REQUIREMENT: Return only the number of lines holding the word "scene".

DATA LINES:

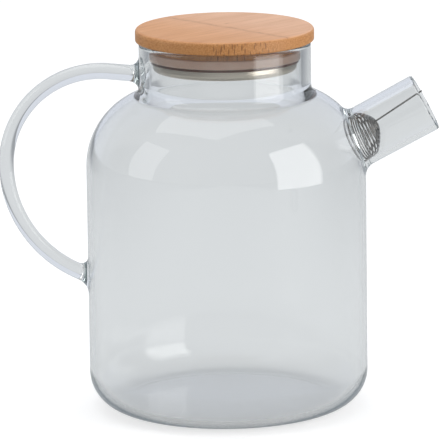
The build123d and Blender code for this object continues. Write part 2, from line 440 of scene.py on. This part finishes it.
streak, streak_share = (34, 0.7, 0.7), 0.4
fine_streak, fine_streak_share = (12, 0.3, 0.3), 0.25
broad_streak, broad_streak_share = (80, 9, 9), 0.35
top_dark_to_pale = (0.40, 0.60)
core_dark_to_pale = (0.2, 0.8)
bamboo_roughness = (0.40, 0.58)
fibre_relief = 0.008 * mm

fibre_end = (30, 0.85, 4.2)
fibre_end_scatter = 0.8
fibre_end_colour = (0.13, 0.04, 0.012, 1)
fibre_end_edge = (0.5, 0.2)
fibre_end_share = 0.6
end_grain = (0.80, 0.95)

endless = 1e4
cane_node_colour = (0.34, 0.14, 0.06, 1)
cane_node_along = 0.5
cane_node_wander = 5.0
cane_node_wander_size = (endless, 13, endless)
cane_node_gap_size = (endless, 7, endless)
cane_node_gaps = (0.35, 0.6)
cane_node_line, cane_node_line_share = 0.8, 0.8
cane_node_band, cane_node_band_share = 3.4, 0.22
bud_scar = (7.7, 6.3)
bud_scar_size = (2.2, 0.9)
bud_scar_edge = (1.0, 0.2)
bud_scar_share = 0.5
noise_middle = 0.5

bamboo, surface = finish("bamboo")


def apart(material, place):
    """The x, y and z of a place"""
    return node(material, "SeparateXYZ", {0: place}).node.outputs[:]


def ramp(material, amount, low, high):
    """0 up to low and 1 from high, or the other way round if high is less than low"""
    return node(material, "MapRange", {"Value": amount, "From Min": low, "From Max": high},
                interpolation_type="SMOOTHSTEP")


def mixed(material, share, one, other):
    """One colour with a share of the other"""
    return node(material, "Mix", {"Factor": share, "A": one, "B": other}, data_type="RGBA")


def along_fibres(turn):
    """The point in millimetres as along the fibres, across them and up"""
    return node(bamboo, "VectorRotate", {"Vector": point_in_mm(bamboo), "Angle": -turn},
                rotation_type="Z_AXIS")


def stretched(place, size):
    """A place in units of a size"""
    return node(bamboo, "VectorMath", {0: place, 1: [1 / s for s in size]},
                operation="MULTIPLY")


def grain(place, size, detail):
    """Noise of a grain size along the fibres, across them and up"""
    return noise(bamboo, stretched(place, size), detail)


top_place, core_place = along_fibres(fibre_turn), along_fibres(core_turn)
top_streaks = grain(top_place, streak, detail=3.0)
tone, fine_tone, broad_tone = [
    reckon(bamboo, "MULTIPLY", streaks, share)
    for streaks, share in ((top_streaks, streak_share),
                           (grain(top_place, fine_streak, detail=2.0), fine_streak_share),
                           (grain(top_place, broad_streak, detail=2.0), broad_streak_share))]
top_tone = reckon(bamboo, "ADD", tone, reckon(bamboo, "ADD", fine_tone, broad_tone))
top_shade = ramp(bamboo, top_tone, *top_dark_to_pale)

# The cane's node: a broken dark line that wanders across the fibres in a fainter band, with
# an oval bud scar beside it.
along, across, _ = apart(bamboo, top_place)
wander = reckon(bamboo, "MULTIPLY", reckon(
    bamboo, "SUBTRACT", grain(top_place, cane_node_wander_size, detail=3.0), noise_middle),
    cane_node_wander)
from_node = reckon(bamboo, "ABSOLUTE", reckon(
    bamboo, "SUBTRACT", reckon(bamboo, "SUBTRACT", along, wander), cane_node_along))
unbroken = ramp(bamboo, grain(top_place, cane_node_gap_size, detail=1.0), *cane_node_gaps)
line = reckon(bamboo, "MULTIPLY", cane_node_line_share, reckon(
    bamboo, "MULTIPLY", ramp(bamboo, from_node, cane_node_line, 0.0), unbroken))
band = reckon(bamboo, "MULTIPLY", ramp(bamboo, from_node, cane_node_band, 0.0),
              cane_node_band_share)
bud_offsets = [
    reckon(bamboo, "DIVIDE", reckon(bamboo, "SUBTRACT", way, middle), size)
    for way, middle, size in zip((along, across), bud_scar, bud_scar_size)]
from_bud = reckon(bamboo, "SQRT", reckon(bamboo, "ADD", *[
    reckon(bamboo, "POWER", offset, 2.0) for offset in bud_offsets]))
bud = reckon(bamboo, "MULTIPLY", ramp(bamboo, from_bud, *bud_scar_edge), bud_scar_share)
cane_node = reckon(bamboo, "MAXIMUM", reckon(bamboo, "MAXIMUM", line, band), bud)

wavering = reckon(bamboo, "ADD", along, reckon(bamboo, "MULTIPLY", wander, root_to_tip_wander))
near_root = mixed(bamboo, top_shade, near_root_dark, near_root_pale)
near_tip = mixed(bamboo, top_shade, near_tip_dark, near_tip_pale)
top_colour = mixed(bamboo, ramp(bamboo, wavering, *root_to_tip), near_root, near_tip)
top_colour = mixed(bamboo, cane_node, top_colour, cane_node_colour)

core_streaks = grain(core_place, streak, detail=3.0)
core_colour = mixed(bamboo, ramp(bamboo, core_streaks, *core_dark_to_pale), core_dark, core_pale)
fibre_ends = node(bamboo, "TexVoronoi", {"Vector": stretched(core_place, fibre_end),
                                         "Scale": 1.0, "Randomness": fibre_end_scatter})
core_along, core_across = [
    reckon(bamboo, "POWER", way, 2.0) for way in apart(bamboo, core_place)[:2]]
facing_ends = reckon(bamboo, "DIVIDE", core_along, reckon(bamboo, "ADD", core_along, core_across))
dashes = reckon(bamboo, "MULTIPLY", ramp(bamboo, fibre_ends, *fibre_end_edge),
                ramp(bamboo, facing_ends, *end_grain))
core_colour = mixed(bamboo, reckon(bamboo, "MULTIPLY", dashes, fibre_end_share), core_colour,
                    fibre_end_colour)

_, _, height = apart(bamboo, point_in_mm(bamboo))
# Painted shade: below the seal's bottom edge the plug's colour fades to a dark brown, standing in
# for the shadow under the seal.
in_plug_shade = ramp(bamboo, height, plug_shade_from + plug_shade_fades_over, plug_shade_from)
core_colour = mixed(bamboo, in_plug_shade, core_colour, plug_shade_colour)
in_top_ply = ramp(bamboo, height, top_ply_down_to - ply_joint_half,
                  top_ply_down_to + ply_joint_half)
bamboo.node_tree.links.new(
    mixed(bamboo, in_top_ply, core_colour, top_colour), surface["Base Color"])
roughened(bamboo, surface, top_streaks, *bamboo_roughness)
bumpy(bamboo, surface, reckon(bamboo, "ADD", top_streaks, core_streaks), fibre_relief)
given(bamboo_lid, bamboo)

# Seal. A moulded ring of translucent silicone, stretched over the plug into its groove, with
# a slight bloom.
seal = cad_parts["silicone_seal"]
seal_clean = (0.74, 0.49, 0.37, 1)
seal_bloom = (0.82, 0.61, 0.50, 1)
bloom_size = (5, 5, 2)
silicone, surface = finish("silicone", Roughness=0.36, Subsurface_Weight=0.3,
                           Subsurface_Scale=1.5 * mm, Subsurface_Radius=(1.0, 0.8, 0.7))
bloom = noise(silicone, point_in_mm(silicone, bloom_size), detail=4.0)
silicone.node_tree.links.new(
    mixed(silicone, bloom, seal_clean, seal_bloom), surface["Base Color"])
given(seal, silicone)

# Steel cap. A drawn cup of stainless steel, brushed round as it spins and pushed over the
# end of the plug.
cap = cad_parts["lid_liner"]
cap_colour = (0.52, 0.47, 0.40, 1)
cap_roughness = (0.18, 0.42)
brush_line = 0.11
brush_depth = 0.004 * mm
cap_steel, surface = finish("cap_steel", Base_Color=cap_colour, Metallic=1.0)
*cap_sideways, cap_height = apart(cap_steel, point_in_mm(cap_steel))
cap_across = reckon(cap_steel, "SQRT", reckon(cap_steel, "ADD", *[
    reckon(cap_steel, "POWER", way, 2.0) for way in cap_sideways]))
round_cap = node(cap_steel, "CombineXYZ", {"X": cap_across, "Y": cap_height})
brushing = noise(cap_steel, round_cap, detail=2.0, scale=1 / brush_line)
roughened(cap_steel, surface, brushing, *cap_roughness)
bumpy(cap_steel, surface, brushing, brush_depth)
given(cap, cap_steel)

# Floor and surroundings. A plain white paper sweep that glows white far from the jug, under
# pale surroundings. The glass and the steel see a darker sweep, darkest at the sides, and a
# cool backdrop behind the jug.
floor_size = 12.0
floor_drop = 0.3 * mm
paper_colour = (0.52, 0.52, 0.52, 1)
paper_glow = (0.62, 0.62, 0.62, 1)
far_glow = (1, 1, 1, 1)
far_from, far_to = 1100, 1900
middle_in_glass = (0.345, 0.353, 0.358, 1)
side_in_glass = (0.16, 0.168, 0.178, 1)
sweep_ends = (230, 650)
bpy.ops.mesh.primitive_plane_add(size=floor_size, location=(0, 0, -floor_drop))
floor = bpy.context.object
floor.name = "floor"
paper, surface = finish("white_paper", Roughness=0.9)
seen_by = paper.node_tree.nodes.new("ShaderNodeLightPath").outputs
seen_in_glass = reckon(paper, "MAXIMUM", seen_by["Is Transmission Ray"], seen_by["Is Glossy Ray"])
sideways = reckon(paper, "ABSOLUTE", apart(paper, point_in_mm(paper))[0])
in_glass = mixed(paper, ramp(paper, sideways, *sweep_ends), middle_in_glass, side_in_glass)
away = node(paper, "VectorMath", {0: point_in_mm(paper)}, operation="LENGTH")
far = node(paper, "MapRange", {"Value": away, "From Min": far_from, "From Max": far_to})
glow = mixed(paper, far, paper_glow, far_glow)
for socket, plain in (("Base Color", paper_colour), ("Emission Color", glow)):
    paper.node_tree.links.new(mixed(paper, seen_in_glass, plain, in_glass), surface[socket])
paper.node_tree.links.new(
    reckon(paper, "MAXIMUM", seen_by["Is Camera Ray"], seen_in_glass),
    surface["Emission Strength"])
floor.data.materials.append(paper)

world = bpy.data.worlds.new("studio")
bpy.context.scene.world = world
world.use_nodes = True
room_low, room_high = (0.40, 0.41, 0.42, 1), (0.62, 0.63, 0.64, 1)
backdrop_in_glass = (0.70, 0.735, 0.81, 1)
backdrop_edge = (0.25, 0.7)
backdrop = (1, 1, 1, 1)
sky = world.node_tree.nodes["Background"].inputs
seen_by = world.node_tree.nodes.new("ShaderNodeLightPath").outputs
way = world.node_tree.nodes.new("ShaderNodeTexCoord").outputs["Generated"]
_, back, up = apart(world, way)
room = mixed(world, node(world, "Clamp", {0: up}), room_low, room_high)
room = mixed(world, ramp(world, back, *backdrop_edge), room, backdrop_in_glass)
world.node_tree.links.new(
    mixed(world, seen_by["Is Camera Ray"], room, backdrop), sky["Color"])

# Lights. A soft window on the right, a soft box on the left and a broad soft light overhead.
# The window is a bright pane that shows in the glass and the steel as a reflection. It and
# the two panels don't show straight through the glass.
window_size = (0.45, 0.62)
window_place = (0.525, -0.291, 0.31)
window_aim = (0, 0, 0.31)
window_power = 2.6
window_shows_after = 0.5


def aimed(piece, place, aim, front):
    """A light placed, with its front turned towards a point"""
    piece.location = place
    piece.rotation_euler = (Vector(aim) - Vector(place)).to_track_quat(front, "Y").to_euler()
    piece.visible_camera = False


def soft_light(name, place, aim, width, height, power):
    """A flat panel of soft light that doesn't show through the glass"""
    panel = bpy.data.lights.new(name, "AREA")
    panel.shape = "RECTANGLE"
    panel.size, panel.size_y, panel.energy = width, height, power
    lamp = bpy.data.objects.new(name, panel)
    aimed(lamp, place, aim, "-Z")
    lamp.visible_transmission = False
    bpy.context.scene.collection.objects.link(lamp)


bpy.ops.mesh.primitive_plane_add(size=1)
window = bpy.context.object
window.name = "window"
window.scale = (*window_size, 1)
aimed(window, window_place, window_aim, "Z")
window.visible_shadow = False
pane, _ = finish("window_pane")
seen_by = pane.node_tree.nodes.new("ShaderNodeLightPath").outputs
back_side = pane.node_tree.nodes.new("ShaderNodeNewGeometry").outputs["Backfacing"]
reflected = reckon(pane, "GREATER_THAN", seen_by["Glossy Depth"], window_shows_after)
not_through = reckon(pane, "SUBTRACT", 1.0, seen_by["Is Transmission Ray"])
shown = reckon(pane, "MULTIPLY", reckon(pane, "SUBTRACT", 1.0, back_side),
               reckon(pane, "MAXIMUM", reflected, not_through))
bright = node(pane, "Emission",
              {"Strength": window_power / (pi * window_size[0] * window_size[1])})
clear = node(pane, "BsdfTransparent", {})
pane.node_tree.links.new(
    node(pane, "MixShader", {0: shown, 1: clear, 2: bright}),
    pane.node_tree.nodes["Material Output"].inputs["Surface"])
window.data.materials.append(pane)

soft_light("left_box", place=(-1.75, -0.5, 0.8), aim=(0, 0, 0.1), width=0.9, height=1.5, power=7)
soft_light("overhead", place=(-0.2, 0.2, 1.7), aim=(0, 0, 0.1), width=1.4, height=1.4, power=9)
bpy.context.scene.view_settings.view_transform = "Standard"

RESULT: 4